Tianwen-1, China’s first Mars mission, successfully arrived in orbit on Wednesday and the nation will attempt to land a rover on the Martian terrain in May, a feat that would make it only the second nation to operate a surface probe on Mars, after the United States. 

Perseverance has no orbiter component, so it will attempt its landing as soon as it arrives at Mars on February 18. If the rover pulls off the landing, it will become NASA’s ninth surface explorer on Mars.  

Meanwhile, Hope now joins six operational orbiters around Mars, though it will follow a special orbit that will offer an unprecedented look at the entire planet, including Martian weather patterns across seasonal cycles and geographical regions. 

“Its main focus is to look at the global climate of Mars, looking at the weather patterns over a 24-hour period on the dayside and nightside and what is the difference throughout the globe looking at the polar regions versus equatorial regions,” Atri said. 

“Plus, the mission duration is two Martian years, which is four Earth years,” he added. “To observe the planet as a whole for two full Martian years, how things change on Mars, has not been done before.”

Now that it has arrived at Mars without a hitch, Hope will take a few months to vault itself into an orbit with its closest approach at 20,000 kilometers in altitude, and its farthest pass at 43,000 kilometers. 

It should reach those orbital parameters in April, at which point it will take about 55 hours for the probe to circle Mars. For comparison, most working orbiters at Mars have periods between two and five hours, though India’s Mars Orbiter Mission (MOM) follows a highly elliptical polar orbit with a period of 73 hours.   

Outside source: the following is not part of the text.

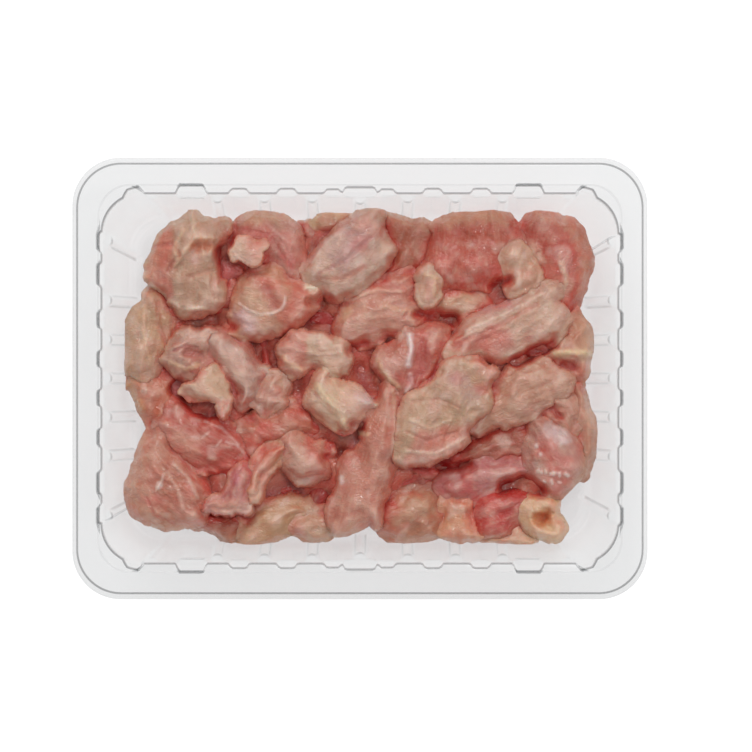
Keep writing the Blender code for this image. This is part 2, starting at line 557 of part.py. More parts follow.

Once it is in position, Hope will spend a few more months calibrating its instruments, so data will probably not start flowing back until the autumn of 2021. But when the orbiter is ready to start sending back regular dispatches, mission leads are optimistic that its unique vantage-point will shed light on Martian phenomena such as dust storms and the interactions between different layers of the planet’s atmosphere.

“We’re hoping for a global dust storm during the summer season on Mars,” said Al Amiri. Hope’s continuous coverage will allow the team “to see the evolution of the storm and why it becomes a global dust storm and hopefully fill in the gaps” in our current understanding of these extreme weather events, she explained.

Hope is also tasked with constraining a bigger mystery: How Mars lost its atmosphere. Four billion years ago, the red planet was at least partly blue, judging by the evidence of ancient bodies of water on the Martian surface. These tantalizing signs of bygone rivers and lakes point to the existence of thicker skies and a stronger magnetic field on early Mars, which may have provided a brief window for life to emerge in the planet’s deep past.

Hope’s wide-field view of Mars will help pinpoint how the planet continues to lose core elements of its atmosphere today, which could shed light on its ancient skies. 

“Looking back in history is very easy to do when you’re studying geology, but it’s very hard to do in atmospheres,” said Al Amiri. “The best you can do is understand the modern-day processes of the planet and that, together with geological studies, gives us a look into the past and provides you that question of what happened to Mars’s atmosphere.”

“For us, it was very important to ensure that our science fits in and is complementary to that question, because that question is very vital to the overall evolution of Mars as a planet,” she added.

In addition to these scientific objectives, Hope is also a powerful symbol of the UAE’s stated intentions to transition from an oil-centric financial system to a knowledge-based economy. Given its aspirational nature, space exploration is a keystone of this plan; beyond Hope, the Emirati space program has promoted a goal of building the first human settlement on Mars by 2117.

“People are realizing that eventually, our planet is going to move to a greener economy, so oil is going to be phased out,” Atri said. “It is natural that this region also transforms itself to a diversified economy so that there are other sources of income.” 

“Their strategy is really to have a STEM-based economy—having tech startups, industries with a basic focus on science research, and things like that,” he continued. “Space is a great way of getting people excited about science.”   

Atri added that he has been contacted by scores of students interested in getting involved in the Emirati space program, calling it an “Apollo moment” for the nation. Now that it has completed its perilous voyage, Hope has made good on its purpose as an emblem of the UAE’s ambitions as a spacefaring nation.   

“People took ownership of this mission and accepted the risk,” Sharaf said. “I’m not talking just about the government accepting the risk or the team accepting the risk. Everyone, even the public.”

“The whole nation was engaged,” he concluded. “It was amazing.”

Update: This article was updated as Hope successfully began orbiting Mars.

Update: This article has been updated to include comments from Her Excellency Sarah bint Yousef Al Amiri and Emirates Mars Mission project manager Omran Sharaf.